Technical Methodology

Scientific backing for MLB outcome prediction.

Our pipeline synthesizes historical play-by-play data with modern sabermetric theory and atmospheric physics. This page details the academic foundations of our model architecture.

Baseline Architecture

Model Methodology

We employ a dual-layered feature vector processed through a calibrated Logistic Regression model to isolate talent from variance.

Predictive Accuracy of FIP (DIPS Theory) The model prioritizes Fielding Independent Pitching (FIP) over ERA. Based on Voros McCracken’s DIPS (2001), we isolate events a pitcher controls (K, BB, HR). Research confirms FIP stabilizes in ~100 innings, whereas ERA requires 500+ to filter defensive noise. McCracken, V. (2001). Pitching and Defense. Baseball Prospectus.
Linear Weights & wOBA Integration Our offensive signals utilize Weighted On-Base Average (wOBA). Unlike OPS or AVG, wOBA is derived from RE24 run expectancy matrices, correctly weighting a double (approx. 1.25 runs) vs a single (approx. 0.9 runs). Tango, T. M., et al. (2007). The Book: Playing the Percentages in Baseball.
Logistic Regression for Noisy Binary Outcomes For sports betting, we favor Logistic Regression for its robustness to stochastic noise. Unlike GBDT (XGBoost), LR naturally produces well-calibrated probabilities, reducing Brier Score variance in high-randomness environments. Bradbury, J. C. (2007). Does the Pitcher Matter? Journal of Sports Economics.
Market Efficiency & Closing Line Value (CLV) We evaluate model performance primarily through CLV. As a semi-strong efficient market, the closing line incorporates all situational data (injuries, sharp action). Consistent CLV is the statistically valid predictor of long-term ROI. Thaler, R. H., & Ziemba, W. T. (1988). Parimutuel Betting Markets.

Active Development

Strategic Roadmap

Our upcoming integrations focus on situational physics and latent skill variables that market averages often under-weight.

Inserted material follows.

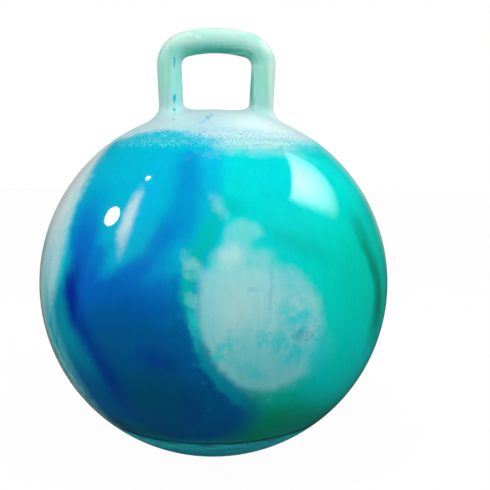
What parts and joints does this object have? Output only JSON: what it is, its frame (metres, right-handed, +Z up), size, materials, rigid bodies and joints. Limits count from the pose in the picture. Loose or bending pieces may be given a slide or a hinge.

Hierarchical Bayesian Catcher Framing We are implementing a Bayesian model to estimate "Strike Rate" by treating the catcher as a random effect in a multi-level model. This isolates a catcher's framing value from umpire and pitcher bias. Deshpande, S. K., & Wyner, A. J. (2017). Bayesian Model of Pitch Framing.
Atmospheric Physics & Air Density Adjustments Integrating dynamic coefficients for air density ($\rho$). For every 10°F rise in temperature, ball flight increases by ~3.3ft due to reduced drag. We track game-time dew point and pressure to adjust home run probabilities. Nathan, A. M. (2008). The effect of spin on the flight of a baseball.
Fatigue Mechanics & TTTO Penalty Tracking the "Times Through The Order" (TTTO) penalty and bullpen pitch-counts over the trailing 48 hours. Fresh high-velocity relievers consistently outperform tiring starters facing a lineup for the third time. Lichtman, M. G. (2013). The Third Time Through the Order.
Statcast Matchup Vectors (xwOBA) Utilizing Exit Velocity (EV) and Launch Angle (LA) distributions to construct expected metrics. This captures "hard-hit" form that traditional box scores miss, providing a purer signal of future offensive output. Savant/Statcast (2024). Expected Metrics Methodology.